沈从文绝不只是个浪漫传奇故事的讲述者或乡土田园梦幻的编织者,他也注重从现实中捕捉那些不在“生活”中迷失自我,能够挣脱环境左右,并将自我价值的实现与民族乃至人类的命运紧紧地联系在一起,“生活在任何困难情形下,总永远不气馁,且在各种方式下,时时刻刻都能把自己一点力量,粘附到整个民族向上努力中”的生命的理想形态——自觉生命。《薄寒》中的“她”,一个受过高等教育的中学教员,对那群“微温,多礼貌,整洁”但“全是与热情远离的”状如阉鸡的男人从心里反感和厌恶,她感到了“生活”的窒息。当偶遇一个年轻军官时,她决然地说:“我就是我”,接受了他卤莽的拥抱。在《如蕤》中,如蕤是一个出身高贵、“品学粹美”、“为上帝特别关切的女孩子”,她渴望爱,但不希望爱她的男子因了她的家庭、学识、美貌而变成驯从的奴隶、摇尾乞怜的“狗”,“她希望的正是永远皆不动摇的大树,在她面前昂然的立定,不至于为她那点美丽所征服。”[10]在《一个女剧员的生活》中,女角萝既不为“剧艺运动著名的人物”士平导演的大名所折服,也不为男角陈白的美貌而倾心,更不理会琐碎忧郁的周姓学生,连舅父的“理智安排”也不考虑,却爱上了“一个莽汉”……无论是如蕤还是萝,她们都讨厌那种“贪得而自私,有个华美外表,比蝗虫更多一种自足的高贵”的都市知识者。她们渴望生命的雄强、野性、爱的平等和相互的自尊自重,努力冲决“生活”的庸俗和猥琐所编织的罗网,争取一种充满神性的理想的人生形态——“生命”。

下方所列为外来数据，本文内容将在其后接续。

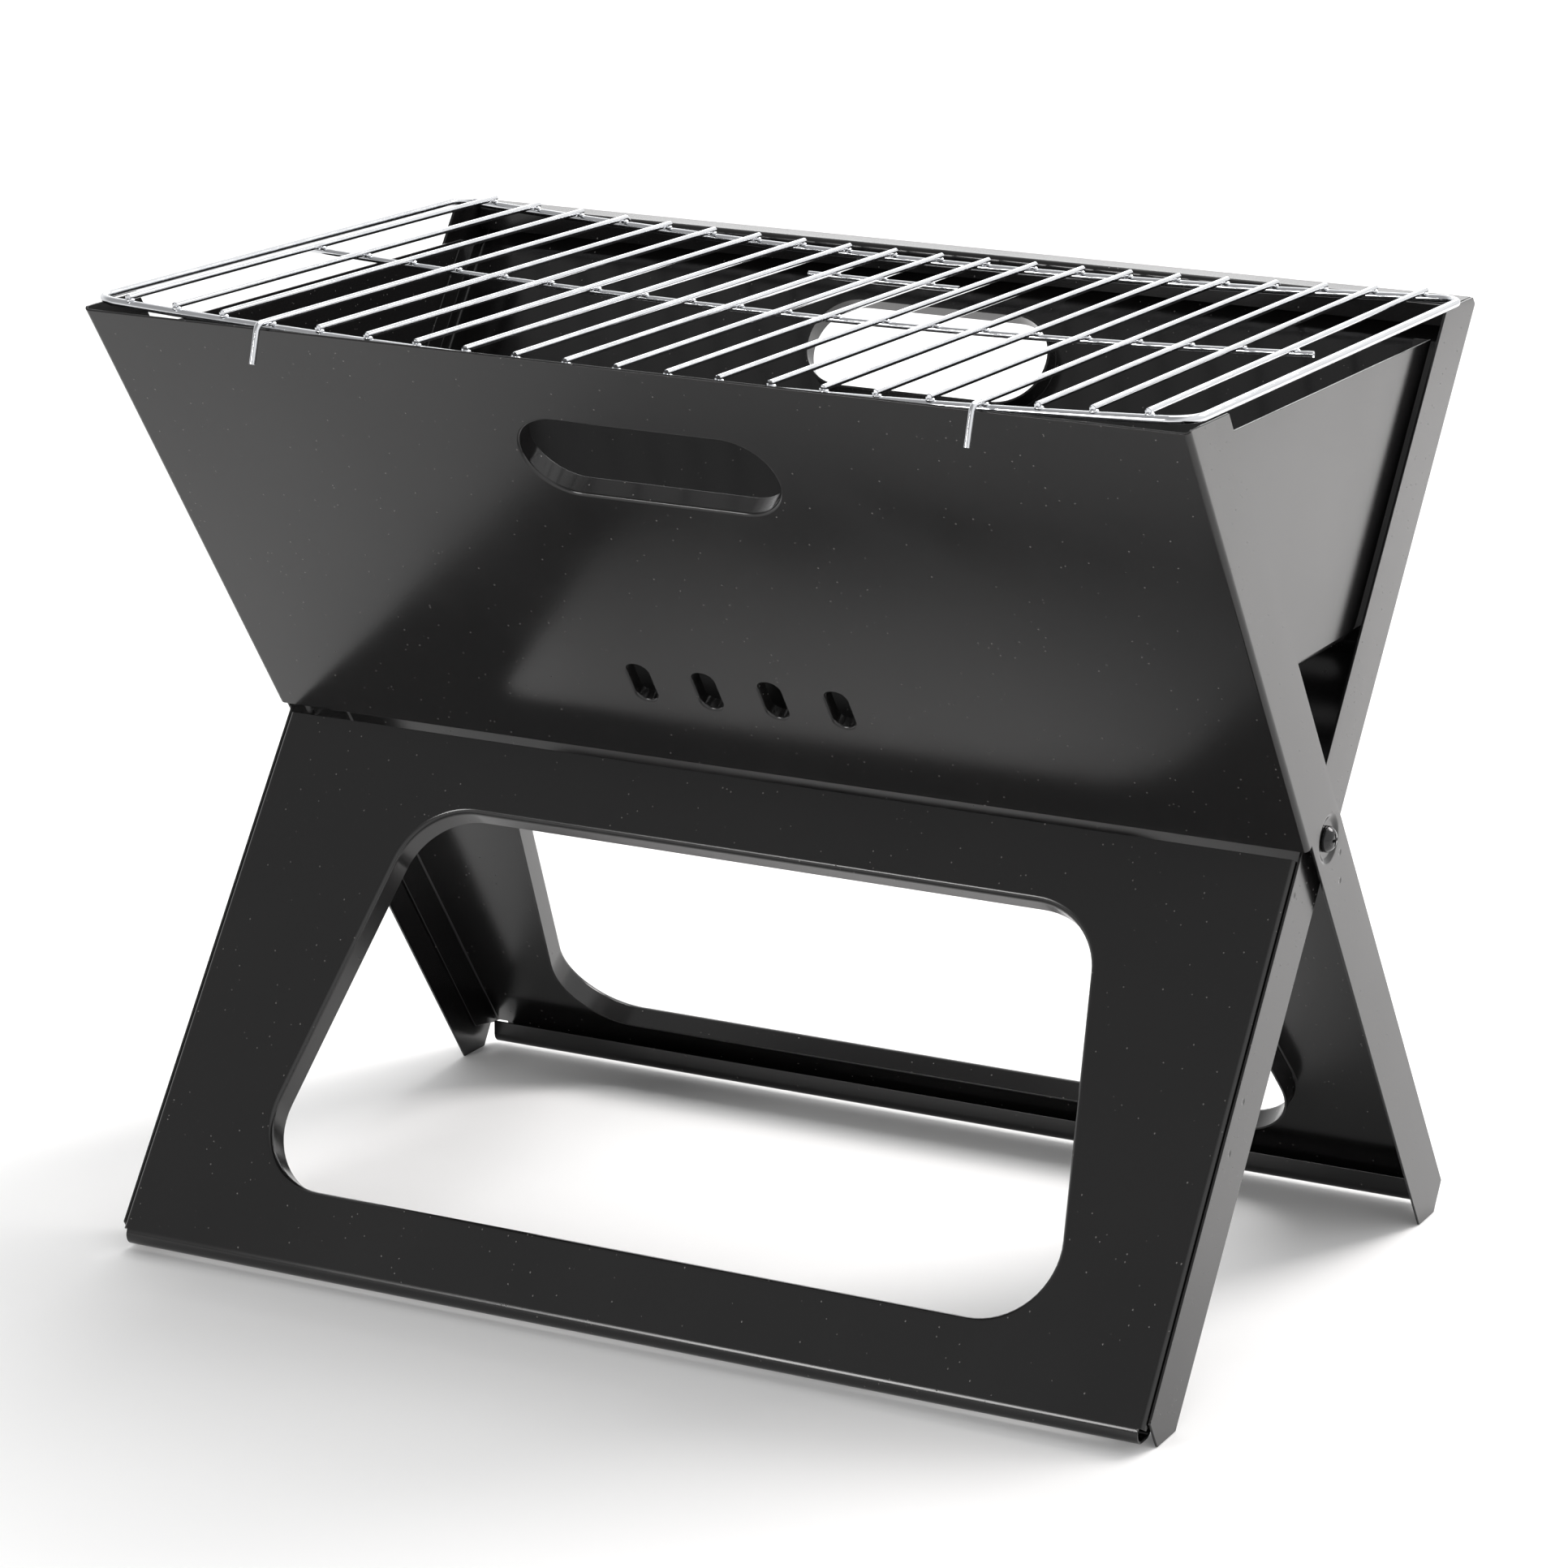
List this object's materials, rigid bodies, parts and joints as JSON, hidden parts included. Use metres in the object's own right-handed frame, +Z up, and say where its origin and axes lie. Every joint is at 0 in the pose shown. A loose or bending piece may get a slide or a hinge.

自我意识的确立和独立人格的追求,是生命的理想形态,如果把自我价值的实现和国家、民族、人类的进步结合在一起,则升华为了更为庄严的生命形态。《大小阮》中的小阮,为了“高尚理想”出生人死,最后,因组织唐山矿工大罢工被捕入狱,死在狱中;《菜园》中的新婚夫妇,因了加入XX党而喋血刑场;《过岭者》中负责交通的通信队员们,英勇无畏,信仰坚定,“倒下的,完事了,听他腐烂得了,活着的,好歹总还得硬朗结实的活下去!”《早上——一堆土一个兵》中那个无名老兵,尽管他普通得像一把黄土,却有着朴素而强烈的爱国情怀和民族意识:“毛子来了,占去咱们的土地,……读书人不怕丢丑我怕丢丑。”他不怕死,有自己的生死观和价值观。因为他知道,把生死交给了国家、民族,即使牺牲了,也有人会说:“老同志不瘪,争一口气,他死了,他硬朗,他值价。”在《知识》中,哲学硕士张六吉,“把所有土地分给了做田人”,和刘家小子离开家乡过那种“挨饿,受寒,叫做土匪也成,叫做疯子也成”的生活去了。《黑夜》中的罗易,宁可牺牲自己也要掩护同伴完成任务……他们是一群普通人,却是生活的强者,是民族的脊梁,是未来的希望。他们已经完全超越了“生活”的羁绊,把生命粘附到国家、民族的进步向上事业中,达到了生命的最高境界。

纵观沈从文的整个创作历程,可以发现,他是一个紧紧抓住生命的作家,他从自我的生命体验出发,抒写生命之真,思考生命之理,对20世纪中国文学具有重要的启示意义。

注释:

[1]沈从文.水云[M].北京:中国广播电视出版社,2004.

[2]凌宇.沈从文传[M].北京:十月文艺出版社,1988.

[3][4][5]6][9][10]沈从文.沈从文小说选(上、下)[M].北京:人民文学出版社,2004.

[7]汪曾祺.又读《边城》[M].南京:江苏文艺出版社,1993.

[8]沈从文.湘行散记,沈从文集[M].北京:十月文艺出版社,2008.